Climbing the Ladder: Oracles and Relative Computation

So, we have undecidable problems, and we have even harder, non-recognizable problems. Does the hierarchy end there? No. We can imagine what it would be like to be more powerful. What if we were given a "magic box," an oracle, that could solve an undecidable problem for us in a single step?

Let's say we have an oracle for the standard Acceptance Problem, $A_{TM}$ . With this magical ability, what new problems could we solve? Consider the complement, $\overline{A_{TM}}$ , the set of program-input pairs where the program does not accept the input. In our ordinary world, this problem is not recognizable. But with our $A_{TM}$ oracle, we can decide it instantly! We just ask the oracle, "Does $M$ accept $w$ ?" If it says yes, we say no. If it says no, we say yes. A problem that was beyond recognition becomes trivially decidable.

This idea allows us to build an entire "arithmetic hierarchy" of uncomputability. The class of problems recognizable with an $A_{TM}$ oracle is strictly larger than the class of recognizable problems without one ( $\text{RE} \subset \text{RE}^{A_{TM}}$ ). It's like a ladder ascending into the heavens of impossibility, with each rung representing a new level of computational power, solving problems that were unsolvable on the rung below.

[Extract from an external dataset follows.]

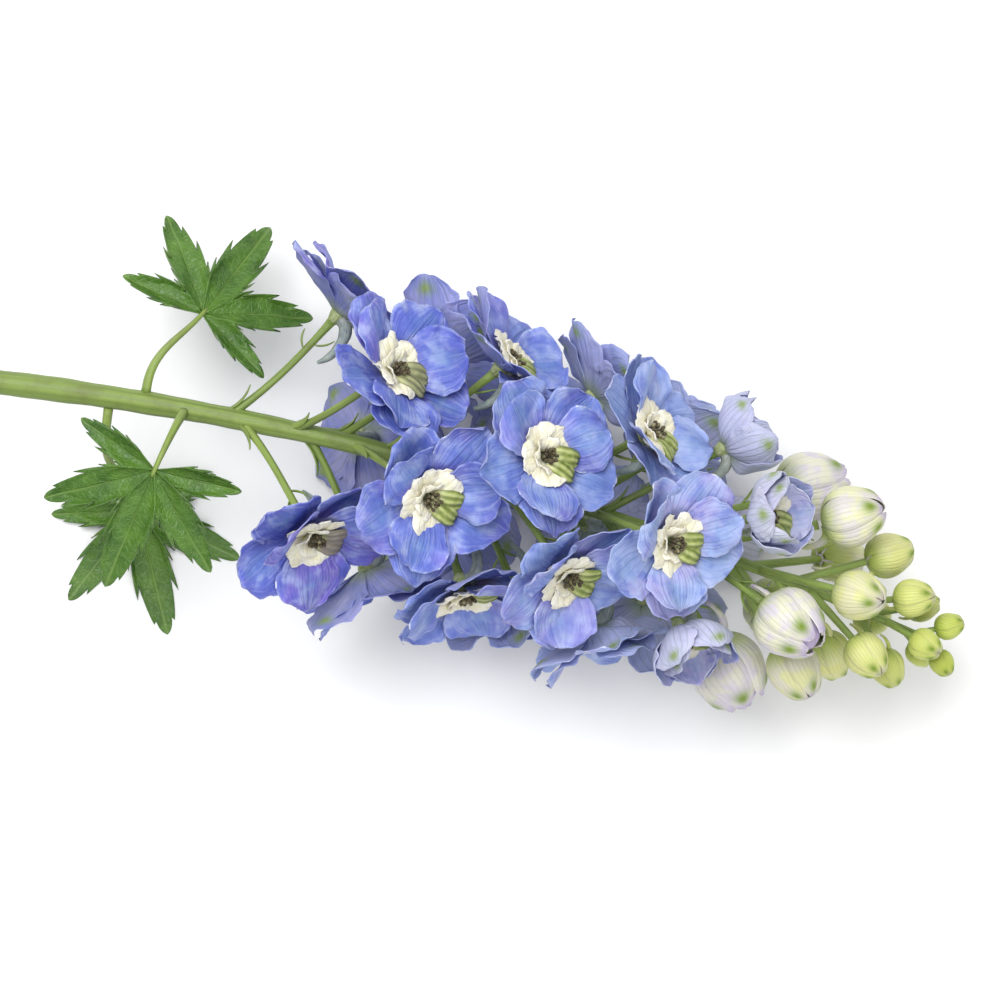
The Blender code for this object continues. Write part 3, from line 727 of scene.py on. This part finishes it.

This journey through applications reveals that the theory of recognizable languages is not a mere intellectual exercise. It is a map of our computational universe. It tells us where we can build automated tools with confidence, where we must tread carefully with heuristics, and where we must simply accept the profound and beautiful limits of logic itself. It does not stop us from programming, but it makes us wiser architects of our digital creations.